COREY: I understand that, Chris. I do understand their sentiment, and we were hurt by that as well. But what they have to understand is that had nothing to do with race. It has to do with the laws of justifiable use of deadly force. And we have young black men who have walked on not guilty verdicts from shooting and killing other persons but nobody is ever outraged at those not guilty verdicts. Everybody focuses on race. I wish they would stop doing that unless it truly is the issue in the case.
CUOMO: I respect that.
COREY: But I think that the facts and the law - the facts and the law are what they are and I would invite scrutiny into all of our cases on justifiable use of deadly force and not just two of them.
CUOMO: Do you have any concerns as a public official that your job is on the line with these types of cases? And Zimmerman not going the right way, Dunn not going the right way in many people's mind? Does it make you worry about your job?

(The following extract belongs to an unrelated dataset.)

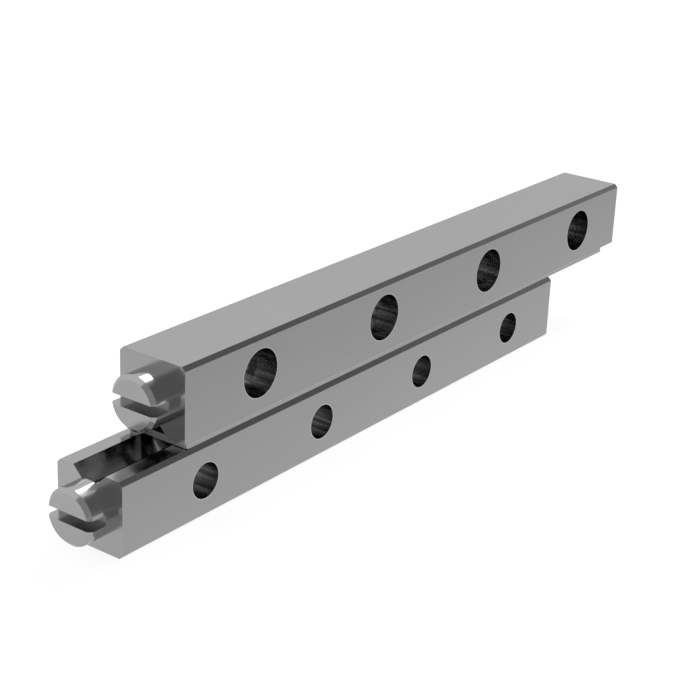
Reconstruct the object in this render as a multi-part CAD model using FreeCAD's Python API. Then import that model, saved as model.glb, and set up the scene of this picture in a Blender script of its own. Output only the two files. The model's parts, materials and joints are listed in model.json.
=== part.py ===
import FreeCAD, Part
import math
import os

# A pair of crossed-roller guide rails, in millimetres.
# X runs along the rails, Y goes through their width and Z is up.
# The origin is the centre of the lower rail's base, and the front of the pair is its -Y side.

# Rails
pair_height = 12.0
rail_width = 6.0
rail_gap = 0.6
rail_chamfer = 0.3
upper_groove_side_chamfer = 0.05  # the upper rail's edges beside its groove are only just broken
lower_length = 55.0
upper_length = 60.0
upper_shift = 6.1  # how far the upper rail's left end stands past the lower one's

# Bolt holes, from each rail's own left end and from its outer long face
bolt_count = 4
bolt_hole_diameter = 2.7
counterbore_diameter = 3.7
counterbore_depth = 2.2
bolt_axis_height = 2.85
lower_first_bolt = 8.3
lower_bolt_pitch = 13.25
upper_first_bolt = 8.0
upper_bolt_pitch = 15.0

# Crossed rollers, and the room that the grooves and the end screws leave them
roller_count = 13
roller_diameter = 2.5
roller_length = 2.4
roller_chamfer = 0.3
row_left_play = 1.65  # from the upper rail's left end screw to the first roller
row_right_play = 2.75  # from the last roller to the lower rail's right end screw
rolling_clearance = 0.02
relief_width = 0.6
relief_clearance = 0.08

# Cage strip
cage_length = 58.0
cage_width = 5.5
cage_thickness = 0.5
cage_inset = 0.5  # from the upper rail's left end to the strip's left end
cage_corner_radius = 0.3
pocket_clearance = 0.1
pocket_corner_cut = 0.25
pocket_end_margin = 2.2  # least distance from the last pocket's centre to the strip's end

# End screws
head_diameter = 4.2
head_thickness = 2.05
head_chamfer = 0.3
screw_axis_height = 2.9
slot_width = 0.8
slot_depth = 1.45
shank_diameter = 2.0
shank_length = 3.2
shank_chamfer = 0.2
thread_clearance = 0.03
tapped_depth = 3.6
drill_point_angle = 118.0

# Sizes that follow from the ones above
roller_radius = roller_diameter / 2
rail_height = (pair_height - rail_gap) / 2
roller_plane = pair_height / 2
lower_left = -lower_length / 2
lower_right = lower_left + lower_length
upper_left = lower_left + upper_shift
upper_right = upper_left + upper_length
cage_left = upper_left + cage_inset
first_roller = upper_left + row_left_play + roller_radius
last_roller = lower_right - row_right_play - roller_radius
roller_pitch = (last_roller - first_roller) / (roller_count - 1)
cut_margin = 1.0  # how far a cutting tool runs out of the metal

X_AXIS = FreeCAD.Vector(1, 0, 0)
Y_AXIS = FreeCAD.Vector(0, 1, 0)
Z_AXIS = FreeCAD.Vector(0, 0, 1)


def solid_from_outline(outline, direction):
    """Close a list of corner points into a face and push it along a direction."""
    wire = Part.makePolygon(outline + [outline[0]])
    return Part.Face(wire).extrude(direction)


def turned(outline, axis):
    """Turn a closed outline of corner points right round an axis through the origin."""
    wire = Part.makePolygon(outline + [outline[0]])
    return Part.Face(wire).revolve(FreeCAD.Vector(0, 0, 0), axis, 360)


def groove_half_width():
    """Half the V-groove's mouth: its 45 degree walls just clear the rollers."""
    wall_distance = roller_radius + rolling_clearance
    return wall_distance * math.sqrt(2) - rail_gap / 2


def roller_reach():
    """How far a leaning roller's outermost edge stands from its centre, up, down or sideways."""
    return (roller_radius + roller_length / 2 - roller_chamfer) / math.sqrt(2)


def groove_floor_height():
    """Height of the relief slot's floor, just under a roller's lowest edge."""
    return roller_plane - roller_reach() - relief_clearance


def rail_section(groove_side_chamfer):
    """Cross-section of a rail with its groove up: chamfered block, V-groove, relief slot."""
    half_width = rail_width / 2
    mouth = groove_half_width()
    relief = relief_width / 2
    relief_top = rail_height - (mouth - relief)
    floor = min(groove_floor_height(), relief_top)
    right_half = [
        (half_width - rail_chamfer, 0),
        (half_width, rail_chamfer),
        (half_width, rail_height - groove_side_chamfer),
        (half_width - groove_side_chamfer, rail_height),
        (mouth, rail_height),
        (relief, relief_top),
        (relief, floor),
    ]
    left_half = [(-y, z) for y, z in reversed(right_half)]
    return [FreeCAD.Vector(0, y, z) for y, z in right_half + left_half]


def bolt_hole(x):
    """Drill and counterbore for one bolt, the counterbore from the +Y face."""
    front = FreeCAD.Vector(x, -rail_width / 2 - cut_margin, bolt_axis_height)
    drill = Part.makeCylinder(bolt_hole_diameter / 2, rail_width + 2 * cut_margin, front, Y_AXIS)
    seat = FreeCAD.Vector(x, rail_width / 2 - counterbore_depth, bolt_axis_height)
    counterbore = Part.makeCylinder(
        counterbore_diameter / 2, counterbore_depth + cut_margin, seat, Y_AXIS)
    return drill.fuse(counterbore)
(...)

COREY: Well, first of all, Dunn has gone the right way. We're 4/5 of the way there with Michael Dunn. So for the people who want to criticize me, they're going to do that no matter what we do. Mr. Dunn is looking at 90 years in Florida State Prison with 60 years of minimum mandatory. How anyone can be unhappy with these verdicts knowing we intend to retry count one is beyond me. We're going to keep going into the courtroom and fighting for justice for our victims without regard to what people are saying even though what they're saying is completely uninformed and ill informed.
CUOMO: We'll be right back.
CUOMO: So much of what you heard from George Zimmerman and prosecutor Angela Corey will drive emotions in all directions. Much of this is uncomfortable. That's exactly why the conversation must continue. Zimmerman is not special. There will be more cases where the self- defense laws in Florida and other stand your ground states will wind up justifying apparent excessive uses of force.
We're seeing one right now in the death of Jordan Davis. Any change will not happen in the court of law, but in the court of public opinion, that means you, so let the conversation continue. Thank you for joining us. Have a good night.